L’Inconnue de la Seine, c’est avant tout un masque : celui d’une jeune femme, yeux fermés, léger sourire aux lèvres. Il fascine, principalement l’intelligentsia française et allemande, de la fin du XIXe siècle à l’orée de la Seconde Guerre mondiale. Il orne les murs ou les bibliothèques des salons des écrivains et des ateliers d’artistes. Il inspire Aragon bien sûr, mais aussi Breton, Céline, Magritte, Man Ray, Nabokov, Rilke, Rudomine, Supervielle, Zielke, etc. On le dit moulé sur le cadavre d’une noyée, suicidée précise-t-on pour ajouter de la tragédie à l’histoire.

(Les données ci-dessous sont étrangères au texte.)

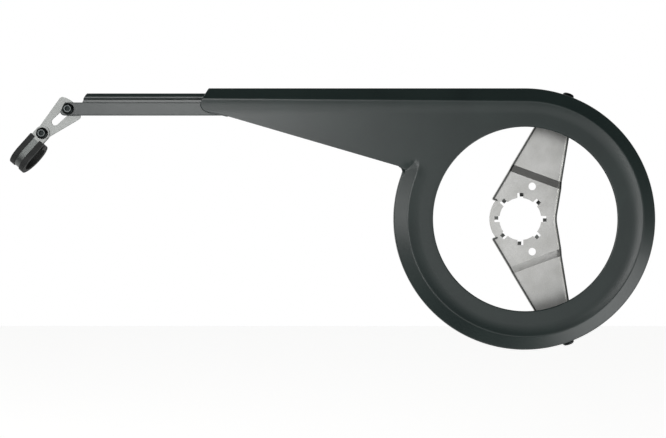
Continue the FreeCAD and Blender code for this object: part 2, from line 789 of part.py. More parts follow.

En réalité, ce masque a certainement été pris sur le visage d’un jeune modèle près d’un demi-siècle avant le début de cette vogue… Un modèle aussi vivant que la fraîcheur des traits le laisse supposer ! Mais qu’importe : l’empreinte ne mortifie-t-elle pas son sujet, comme le rappelle l’historien de l’art et philosophe Georges Didi-Huberman. Et l’Inconnue de la Seine est une Ophélie idéale pour le spleen de l’époque – le mystère de la Joconde en plus.
Le masque de l’Inconnue de la Seine continue de fasciner. Certains artistes s’intéressent encore au mythe, d’autres intègrent l’objet ou son image dans leurs œuvres. L’Inconnue de la Seine – Un Songe prend acte de cette persistance sans pour autant sacrifier à l’exercice scientifique que requerrait un tel sujet. Parce qu’il ne s’agit pas de dresser l’inventaire des apparitions et réapparitions dans l’art contemporain de cette célèbre anonyme mais, plutôt, d’inviter des artistes à dériver avec son visage et son (ses) histoire(s). À « L’Enquête », on substituera « Le Songe » où se disperseront les fragments d’un possible portrait de « la Belle Noyée », pour reprendre le titre de l’ouvrage que l’historien de l’art Bertrand Tillier lui a consacré.
Aux côtés de Laurence De Leersnyder, Agnès Geoffray et Arnaud Vasseux dont le public a pu découvrir les œuvres dans le premier volet du diptyque d’expositions, les artistes Estèla Alliaud, Benjamin L. Aman, Guillaume Constantin, Sophie Dubosc et Karolina Krasouli rejoueront, à travers des emprunts d’œuvres et des productions spécifiques, « la Jeune Fille et la Mort ». Il sera évidemment question de moulage, d’écart et d’inframince, ainsi que et des avatars modernes et quotidiens du masque. Mais aussi d’art funéraire, de voiles et de linceuls, de portraits abstraits, de livres décolorés par le temps, d’architectures liquides et d’écoutes absorbées, de résistance et d’engagement, de violence, d’érotisme parfois, d’humeurs aqueuses, d’identité et d’anonymat, de faits divers et de légendes urbaines. Et enfin, de parole empêchée, parce que pétrifiée.